__Work to complete__
Please pull out every line that includes the string "where".
---- Supplied records
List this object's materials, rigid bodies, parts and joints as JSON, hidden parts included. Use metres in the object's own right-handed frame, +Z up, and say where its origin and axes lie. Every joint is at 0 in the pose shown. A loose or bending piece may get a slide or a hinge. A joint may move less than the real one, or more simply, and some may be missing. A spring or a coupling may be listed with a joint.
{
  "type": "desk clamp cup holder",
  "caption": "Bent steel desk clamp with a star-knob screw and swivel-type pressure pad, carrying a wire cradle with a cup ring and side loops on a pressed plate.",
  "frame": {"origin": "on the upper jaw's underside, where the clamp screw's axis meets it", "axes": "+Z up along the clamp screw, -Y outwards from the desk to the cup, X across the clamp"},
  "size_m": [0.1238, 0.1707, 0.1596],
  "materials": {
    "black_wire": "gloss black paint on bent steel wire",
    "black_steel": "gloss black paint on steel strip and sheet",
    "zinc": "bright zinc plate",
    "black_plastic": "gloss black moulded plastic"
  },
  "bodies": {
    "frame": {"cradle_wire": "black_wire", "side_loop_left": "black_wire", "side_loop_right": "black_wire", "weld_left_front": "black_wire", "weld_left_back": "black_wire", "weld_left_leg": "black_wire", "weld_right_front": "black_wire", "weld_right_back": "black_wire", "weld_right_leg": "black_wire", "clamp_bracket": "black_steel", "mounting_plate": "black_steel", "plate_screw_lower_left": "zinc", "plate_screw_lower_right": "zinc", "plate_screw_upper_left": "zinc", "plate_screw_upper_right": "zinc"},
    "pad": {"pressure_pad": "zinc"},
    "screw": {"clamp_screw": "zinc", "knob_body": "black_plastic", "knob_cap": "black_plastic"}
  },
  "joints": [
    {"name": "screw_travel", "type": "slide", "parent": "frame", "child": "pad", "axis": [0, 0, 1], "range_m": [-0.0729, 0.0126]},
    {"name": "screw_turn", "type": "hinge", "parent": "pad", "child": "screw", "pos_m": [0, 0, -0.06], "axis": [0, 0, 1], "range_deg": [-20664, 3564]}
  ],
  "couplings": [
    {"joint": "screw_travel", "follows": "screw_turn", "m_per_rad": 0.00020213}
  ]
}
--------
---- Supplied records
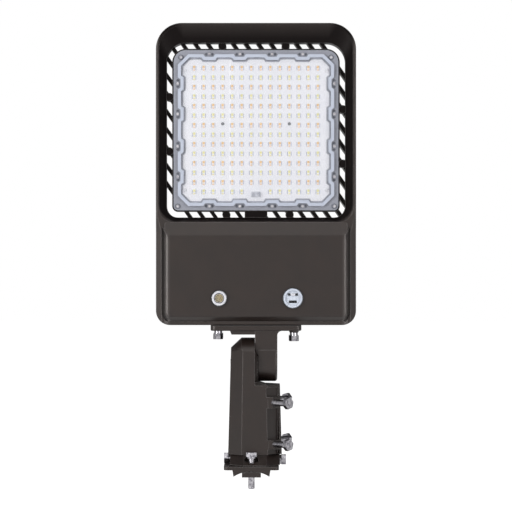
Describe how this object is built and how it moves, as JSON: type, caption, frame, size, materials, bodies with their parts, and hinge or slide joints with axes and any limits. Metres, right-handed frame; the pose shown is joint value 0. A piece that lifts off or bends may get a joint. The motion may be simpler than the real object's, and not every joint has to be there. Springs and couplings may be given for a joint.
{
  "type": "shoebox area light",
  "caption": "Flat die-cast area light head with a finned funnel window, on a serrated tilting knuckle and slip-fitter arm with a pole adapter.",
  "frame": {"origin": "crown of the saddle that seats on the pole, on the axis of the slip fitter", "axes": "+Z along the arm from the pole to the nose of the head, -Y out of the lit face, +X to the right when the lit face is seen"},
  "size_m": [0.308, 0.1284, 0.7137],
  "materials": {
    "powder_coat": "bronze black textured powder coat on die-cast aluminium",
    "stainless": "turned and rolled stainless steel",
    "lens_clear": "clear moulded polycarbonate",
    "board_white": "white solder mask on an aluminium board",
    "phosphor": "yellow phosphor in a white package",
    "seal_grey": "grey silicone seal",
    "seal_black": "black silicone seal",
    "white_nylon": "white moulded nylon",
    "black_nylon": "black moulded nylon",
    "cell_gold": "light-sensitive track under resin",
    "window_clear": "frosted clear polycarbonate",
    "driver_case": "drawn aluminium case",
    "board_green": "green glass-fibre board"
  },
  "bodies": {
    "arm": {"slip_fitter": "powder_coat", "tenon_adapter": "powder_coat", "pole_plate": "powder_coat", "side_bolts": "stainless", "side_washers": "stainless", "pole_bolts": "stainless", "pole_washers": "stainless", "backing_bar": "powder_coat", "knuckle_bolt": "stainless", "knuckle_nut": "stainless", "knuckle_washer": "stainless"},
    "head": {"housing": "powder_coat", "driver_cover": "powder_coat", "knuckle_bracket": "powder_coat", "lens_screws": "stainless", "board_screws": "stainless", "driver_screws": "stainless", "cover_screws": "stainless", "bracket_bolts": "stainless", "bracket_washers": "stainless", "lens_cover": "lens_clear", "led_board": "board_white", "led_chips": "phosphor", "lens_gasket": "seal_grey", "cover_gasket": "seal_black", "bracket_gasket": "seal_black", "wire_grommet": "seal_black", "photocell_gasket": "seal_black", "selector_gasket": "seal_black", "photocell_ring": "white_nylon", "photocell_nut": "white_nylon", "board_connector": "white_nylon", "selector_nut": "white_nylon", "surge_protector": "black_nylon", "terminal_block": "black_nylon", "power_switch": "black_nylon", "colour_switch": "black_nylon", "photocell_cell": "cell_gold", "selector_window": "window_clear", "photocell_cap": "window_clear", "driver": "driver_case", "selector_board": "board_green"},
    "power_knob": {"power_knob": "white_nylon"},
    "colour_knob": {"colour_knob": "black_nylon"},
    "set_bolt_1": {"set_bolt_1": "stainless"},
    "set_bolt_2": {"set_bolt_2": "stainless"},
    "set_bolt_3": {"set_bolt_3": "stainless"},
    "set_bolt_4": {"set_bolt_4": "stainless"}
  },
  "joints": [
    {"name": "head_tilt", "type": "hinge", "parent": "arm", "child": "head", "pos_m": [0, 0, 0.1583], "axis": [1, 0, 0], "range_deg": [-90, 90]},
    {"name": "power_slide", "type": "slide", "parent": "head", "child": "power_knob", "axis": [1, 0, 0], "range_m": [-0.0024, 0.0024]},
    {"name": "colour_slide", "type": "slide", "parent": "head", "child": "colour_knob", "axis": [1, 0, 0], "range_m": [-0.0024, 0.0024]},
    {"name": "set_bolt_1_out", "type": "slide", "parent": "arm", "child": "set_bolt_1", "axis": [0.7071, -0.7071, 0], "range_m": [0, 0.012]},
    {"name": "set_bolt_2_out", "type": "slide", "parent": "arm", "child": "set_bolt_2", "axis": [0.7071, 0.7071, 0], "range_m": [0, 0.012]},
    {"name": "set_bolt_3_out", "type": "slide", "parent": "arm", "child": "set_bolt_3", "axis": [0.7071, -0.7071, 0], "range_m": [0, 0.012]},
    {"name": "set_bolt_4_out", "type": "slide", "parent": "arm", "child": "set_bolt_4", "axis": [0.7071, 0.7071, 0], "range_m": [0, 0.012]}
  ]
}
--------
__Solution to this exercise__
List this object's materials, rigid bodies, parts and joints as JSON, hidden parts included. Use metres in the object's own right-handed frame, +Z up, and say where its origin and axes lie. Every joint is at 0 in the pose shown. A loose or bending piece may get a slide or a hinge. A joint may move less than the real one, or more simply, and some may be missing. A spring or a coupling may be listed with a joint.
  "frame": {"origin": "on the upper jaw's underside, where the clamp screw's axis meets it", "axes": "+Z up along the clamp screw, -Y outwards from the desk to the cup, X across the clamp"},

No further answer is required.